Emily Blunt also shines "The Devil Wears Prada". With a few moments of humility and understanding shining through, her character is, for the most part, selfish and shallow. As Miranda's senior assistant, Emily is supposed to be someone whose interests and motivating factors would make most decent human beings frown upon her. Blunt brings all that to the table and more, and if letter grades could be given for a performance, she should get an A. Each scene shows her possessing the same same fiery spirit and unsympathetic luster.
As the main character, Anne Hathaway certainly isn't disappointing. Of course, it's hard to not root for the vulnerable and naive girl whose about to get eaten alive. Along these same lines I have a difficult time believing anyone would be this gullible and defenseless. With Miranda Priestly insulting someone and belittling them to the point she did Andy, it's unlikely they'd still be smiling and asking what else they can do for their boss. That's Anne Hathaway in a nutshell, at least for part of the movie. After that kind of first day on the job, 95% of twenty-something females would not come back.

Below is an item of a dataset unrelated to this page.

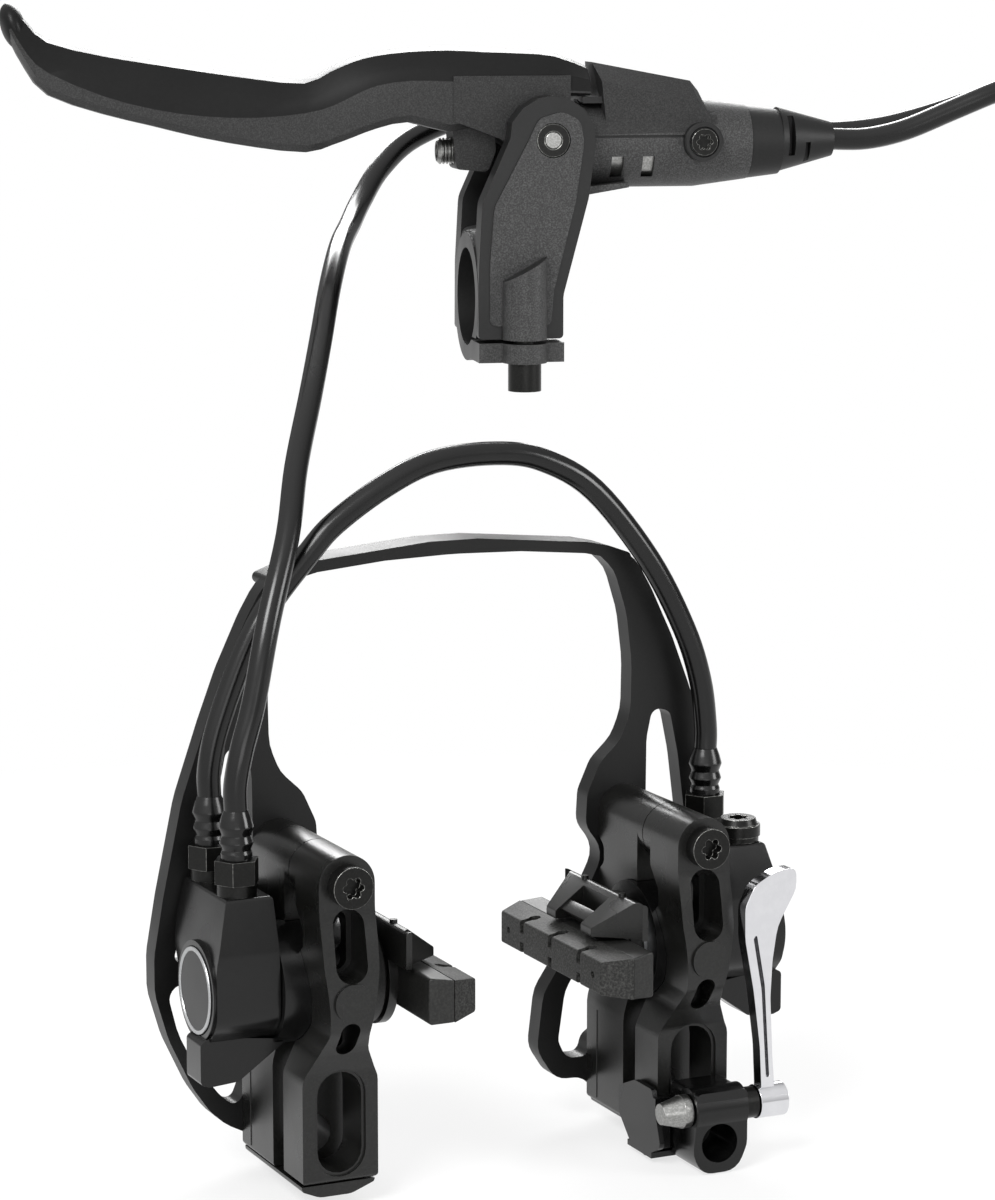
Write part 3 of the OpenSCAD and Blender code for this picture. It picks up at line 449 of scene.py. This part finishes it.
@dataclass
class Skin:
    """A construction piece with its edges rounded and its finish on.

    Attributes:
        node: The construction node that the piece stands for.
        finish: Its surface.
        edge_mm: Radius of the rounded edges; 0 leaves them sharp.
        crease_deg: Edges flatter than this are shaded as one smooth surface.
        edge_highlight: Finish of the rounded edges, where it isn't the piece's own; on black steel
            it is a painted highlight.
        cuts: Shapes that are carved out of the piece.
        others: Further finishes for the faces that picks chooses.
        picks: Gives by a face's middle and normal which finish it gets, 0 for the piece's own.
    """

    node: str
    finish: Finish
    edge_mm: float = 0.3
    crease_deg: float = 28.0
    edge_highlight: Finish | None = None
    cuts: list[bmesh.types.BMesh] = field(default_factory=list)
    others: list[Finish] = field(default_factory=list)
    picks: Callable[[Vector, Vector], int] | None = None

    def build(self) -> bpy.types.Object:
        """Copies the node's mesh, joins its loose faces, rounds its edges and dresses it.

        Returns:
            The new piece, riding on the node's body.
        """
        source = frame["nodes"][self.node]
        mesh = bpy.data.meshes.new(self.node + "_skin")
        bm = bmesh.new()
        bm.from_mesh(source.data)
        bmesh.ops.remove_doubles(bm, verts=bm.verts[:], dist=CAD_WELD * MM)
        bm.to_mesh(mesh)
        bm.free()
        piece = add_object(self.node + "_skin", mesh)
        for cutter in self.cuts:
            self.carve(piece, cutter)
        self.shade(piece.data)
        if self.edge_mm > 0:
            bevel = piece.modifiers.new("rounded edges", "BEVEL")
            bevel.width = self.edge_mm * MM
            bevel.segments = 2
            bevel.limit_method = "ANGLE"
            bevel.angle_limit = math.radians(self.crease_deg)
            bevel.harden_normals = True
            bevel.use_clamp_overlap = True
            # The rounded edges may get a finish of their own: the bright steel one is a painted
            # highlight
            if self.edge_highlight:
                piece.data.materials.append(self.edge_highlight.material())
                bevel.material = len(piece.data.materials) - 1
        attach(piece, source["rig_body"])
        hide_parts(self.node)
        log.info("%s: %d faces", piece.name, len(piece.data.polygons))
        return piece

    def carve(self, piece: bpy.types.Object, cutter: bmesh.types.BMesh) -> None:
        """Cuts a shape out of the piece and keeps the result as its mesh.

        Args:
            piece: The piece.
            cutter: The shape, freed here.
        """
        shape = bpy.data.meshes.new("cutter")
        bmesh.ops.recalc_face_normals(cutter, faces=cutter.faces[:])
        cutter.to_mesh(shape)
        cutter.free()
        tool = add_object("cutter", shape)
        cut = piece.modifiers.new("cut", "BOOLEAN")
        cut.operation = "DIFFERENCE"
        cut.solver = "EXACT"
        cut.object = tool
        carved = bpy.data.meshes.new_from_object(
            piece.evaluated_get(bpy.context.evaluated_depsgraph_get()))
        piece.modifiers.remove(cut)
        piece.data = carved
        bpy.data.objects.remove(tool)

    def shade(self, mesh: bpy.types.Mesh) -> None:
        """Merges flat faces, marks the sharp edges and gives each face its finish.

        Args:
            mesh: The piece's mesh.
        """
        bm = bmesh.new()
        bm.from_mesh(mesh)
        bmesh.ops.remove_doubles(bm, verts=bm.verts[:], dist=CAD_WELD * MM)
        bmesh.ops.dissolve_limit(bm, angle_limit=math.radians(0.4), verts=bm.verts[:],
                                 edges=bm.edges[:], use_dissolve_boundaries=False)
        for face in bm.faces:
            face.smooth = True
            if self.picks:
                face.material_index = self.picks(face.calc_center_median(), face.normal)
        for edge in bm.edges:
            edge.smooth = edge.calc_face_angle(3.14) < math.radians(self.crease_deg)
        mesh.materials.clear()
        for finish in (self.finish, *self.others):
            mesh.materials.append(finish.material())
        bm.to_mesh(mesh)
        bm.free()


def block(centre: Vector, size: Point, turn: Matrix | None = None) -> bmesh.types.BMesh:
    """Makes a straight-sided block.

    Args:
        centre: Its middle, in metres.
        size: Its sides along X, Y and Z, in millimetres.
        turn: A rotation about its middle.

    Returns:
        The block.
    """
    bm = bmesh.new()
    shape = (turn or Matrix()) @ Matrix.Diagonal((*(v * MM for v in size), 1))
    bmesh.ops.create_cube(bm, size=1, matrix=Matrix.Translation(centre) @ shape)
    return bm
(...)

The only weak point of the movie as a whole would be its predictability, at least for mature viewers. After Andy starts working at Runway, it becomes obvious the path she's going to travel as well as the epiphany she will have at the end. Some people might not want to see this typical story played out again, i.e. the grass appears greener on the other side scenario. At the same time the concept of losing oneself and/or not staying true to one's roots is nothing new. These two things considered, "The Devil Wears Prada" does put a twist on its theme with the New York City fashion element. This makes it more modern and interesting, especially for females. And, at the heart of its story is a dilemma that we all face as human beings. Is one's professional success worth their personal sacrifices? In Andy's case, it seems the answer is obvious.